- YOUR INSTRUCTIONS
Below you will find a set of lines. Repeat them all exactly.

--- begin SOURCE DATA ---

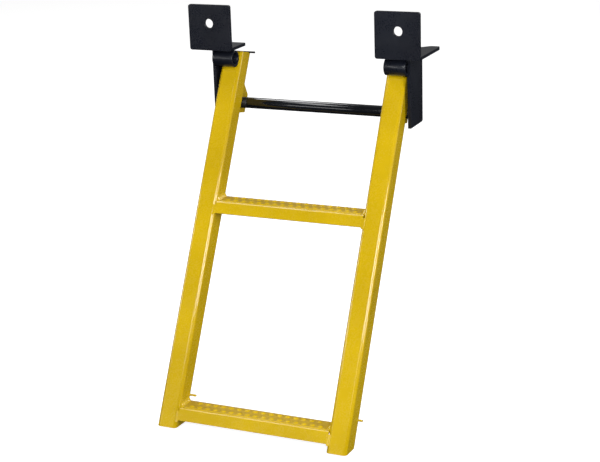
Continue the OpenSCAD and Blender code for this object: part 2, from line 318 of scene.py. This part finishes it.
def make_materials():
    """The object's six materials by their short names."""
    yellow = powder_coat("yellow_powder_coat", (0.60, 0.395, 0.003, 1), (0.70, 0.468, 0.004, 1),
                         (0.42, 0.27, 0.01, 1), (0.20, 0.34), coat=0.9, specular=0.3)
    black = powder_coat("black_powder_coat", (0.005, 0.006, 0.011, 1), (0.009, 0.011, 0.018, 1),
                        (0.030, 0.032, 0.040, 1), (0.24, 0.38), coat=0.0, specular=0.38)
    tube = powder_coat("gloss_black_tube", (0.004, 0.005, 0.007, 1), (0.008, 0.009, 0.012, 1),
                       (0.025, 0.025, 0.028, 1), (0.10, 0.18), coat=0.25, specular=0.4)
    tread = powder_coat("tread_coat", (0.63, 0.415, 0.003, 1), (0.71, 0.478, 0.005, 1),
                        (0.42, 0.27, 0.01, 1), (0.30, 0.46), coat=0.0, specular=0.22)
    # Painted shade: the tread's low places between the studs turn towards dark brown (0.30, 0.17, 0.035),
    # broken up by noise.
    valley = tread.span(tread.attribute("valley"), 0.35, 1.0, 0.0, 0.42)
    painted_valley_shade = tread.combine(valley, tread.span(tread.noise(300, 4, 0.6), 0.3, 0.65, 0.55, 1.0))
    clean = tread.shader.inputs["Base Color"].links[0].from_socket
    tread.put(tread.mix(painted_valley_shade, clean, (0.30, 0.17, 0.035, 1)), tread.shader.inputs["Base Color"])

    roller = Graph("black_roller")
    turned = roller.noise(900, 2, 0.5, (1, 0.05, 0.05))
    roller.put(roller.mix(roller.span(roller.noise(90, 3), 0.35, 0.65, 0.0, 1.0), (0.003, 0.003, 0.004, 1),
                          (0.007, 0.008, 0.009, 1)), roller.shader.inputs["Base Color"])
    roller.put(roller.span(turned, 0.3, 0.7, 0.42, 0.62), roller.shader.inputs["Roughness"])
    roller.bump([(turned, 0.00005, 0.5), (roller.noise(1400, 2), 0.00003, 0.3)])

    pin = Graph("dark_pin")
    grain = pin.noise(700, 3, 0.6, (0.15, 1, 1))
    pin.put(pin.mix(pin.span(pin.noise(160, 3), 0.35, 0.65, 0.0, 1.0), (0.010, 0.010, 0.012, 1),
                    (0.040, 0.040, 0.044, 1)), pin.shader.inputs["Base Color"])
    pin.shader.inputs["Metallic"].default_value = 0.6
    pin.put(pin.span(grain, 0.3, 0.7, 0.30, 0.50), pin.shader.inputs["Roughness"])
    pin.bump([(grain, 0.00003, 0.5)])
    return {"yellow": yellow.mat, "black": black.mat, "tube": tube.mat, "tread": tread.mat,
            "roller": roller.mat, "pin": pin.mat}


# ---------------------------------------------------------------- pieces

def add_piece(name, bm, body, material, nodes):
    """Makes a smooth piece of a bmesh, riding on a body in place of some CAD nodes."""
    bmesh.ops.recalc_face_normals(bm, faces=bm.faces)
    mesh = bpy.data.meshes.new(name)
    bm.to_mesh(mesh)
    bm.free()
    for face in mesh.polygons:
        face.use_smooth = True
    obj = bpy.data.objects.new(name, mesh)
    bpy.context.collection.objects.link(obj)
    mesh.materials.append(material)
    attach(obj, body)
    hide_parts(*nodes)


def close_rings(bm, rings, caps=True):
    """Skins a row of closed rings, and caps both ends."""
    count = len(rings[0])
    for one, two in zip(rings, rings[1:]):
        for j in range(count):
            k = (j + 1) % count
            bm.faces.new((one[j], one[k], two[k], two[j]))
    if caps:
        bm.faces.new(list(reversed(rings[0])))
        bm.faces.new(rings[-1])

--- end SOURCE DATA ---

- SOLUTION TO THIS TASK
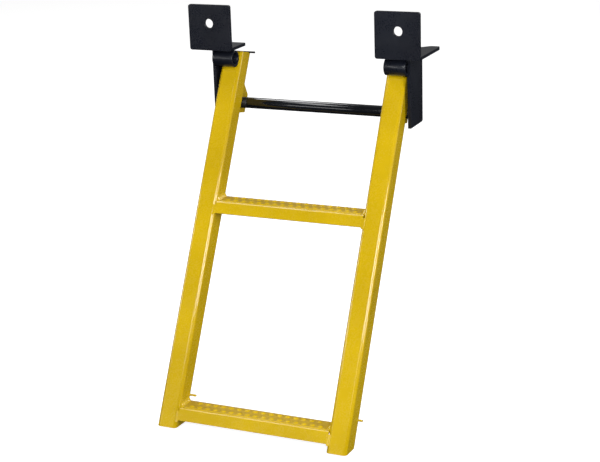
Continue the OpenSCAD and Blender code for this object: part 2, from line 318 of scene.py. This part finishes it.
def make_materials():
    """The object's six materials by their short names."""
    yellow = powder_coat("yellow_powder_coat", (0.60, 0.395, 0.003, 1), (0.70, 0.468, 0.004, 1),
                         (0.42, 0.27, 0.01, 1), (0.20, 0.34), coat=0.9, specular=0.3)
    black = powder_coat("black_powder_coat", (0.005, 0.006, 0.011, 1), (0.009, 0.011, 0.018, 1),
                        (0.030, 0.032, 0.040, 1), (0.24, 0.38), coat=0.0, specular=0.38)
    tube = powder_coat("gloss_black_tube", (0.004, 0.005, 0.007, 1), (0.008, 0.009, 0.012, 1),
                       (0.025, 0.025, 0.028, 1), (0.10, 0.18), coat=0.25, specular=0.4)
    tread = powder_coat("tread_coat", (0.63, 0.415, 0.003, 1), (0.71, 0.478, 0.005, 1),
                        (0.42, 0.27, 0.01, 1), (0.30, 0.46), coat=0.0, specular=0.22)
    # Painted shade: the tread's low places between the studs turn towards dark brown (0.30, 0.17, 0.035),
    # broken up by noise.
    valley = tread.span(tread.attribute("valley"), 0.35, 1.0, 0.0, 0.42)
    painted_valley_shade = tread.combine(valley, tread.span(tread.noise(300, 4, 0.6), 0.3, 0.65, 0.55, 1.0))
    clean = tread.shader.inputs["Base Color"].links[0].from_socket
    tread.put(tread.mix(painted_valley_shade, clean, (0.30, 0.17, 0.035, 1)), tread.shader.inputs["Base Color"])

    roller = Graph("black_roller")
    turned = roller.noise(900, 2, 0.5, (1, 0.05, 0.05))
    roller.put(roller.mix(roller.span(roller.noise(90, 3), 0.35, 0.65, 0.0, 1.0), (0.003, 0.003, 0.004, 1),
                          (0.007, 0.008, 0.009, 1)), roller.shader.inputs["Base Color"])
    roller.put(roller.span(turned, 0.3, 0.7, 0.42, 0.62), roller.shader.inputs["Roughness"])
    roller.bump([(turned, 0.00005, 0.5), (roller.noise(1400, 2), 0.00003, 0.3)])

    pin = Graph("dark_pin")
    grain = pin.noise(700, 3, 0.6, (0.15, 1, 1))
    pin.put(pin.mix(pin.span(pin.noise(160, 3), 0.35, 0.65, 0.0, 1.0), (0.010, 0.010, 0.012, 1),
                    (0.040, 0.040, 0.044, 1)), pin.shader.inputs["Base Color"])
    pin.shader.inputs["Metallic"].default_value = 0.6
    pin.put(pin.span(grain, 0.3, 0.7, 0.30, 0.50), pin.shader.inputs["Roughness"])
    pin.bump([(grain, 0.00003, 0.5)])
    return {"yellow": yellow.mat, "black": black.mat, "tube": tube.mat, "tread": tread.mat,
            "roller": roller.mat, "pin": pin.mat}


# ---------------------------------------------------------------- pieces

def add_piece(name, bm, body, material, nodes):
    """Makes a smooth piece of a bmesh, riding on a body in place of some CAD nodes."""
    bmesh.ops.recalc_face_normals(bm, faces=bm.faces)
    mesh = bpy.data.meshes.new(name)
    bm.to_mesh(mesh)
    bm.free()
    for face in mesh.polygons:
        face.use_smooth = True
    obj = bpy.data.objects.new(name, mesh)
    bpy.context.collection.objects.link(obj)
    mesh.materials.append(material)
    attach(obj, body)
    hide_parts(*nodes)


def close_rings(bm, rings, caps=True):
    """Skins a row of closed rings, and caps both ends."""
    count = len(rings[0])
    for one, two in zip(rings, rings[1:]):
        for j in range(count):
            k = (j + 1) % count
            bm.faces.new((one[j], one[k], two[k], two[j]))
    if caps:
        bm.faces.new(list(reversed(rings[0])))
        bm.faces.new(rings[-1])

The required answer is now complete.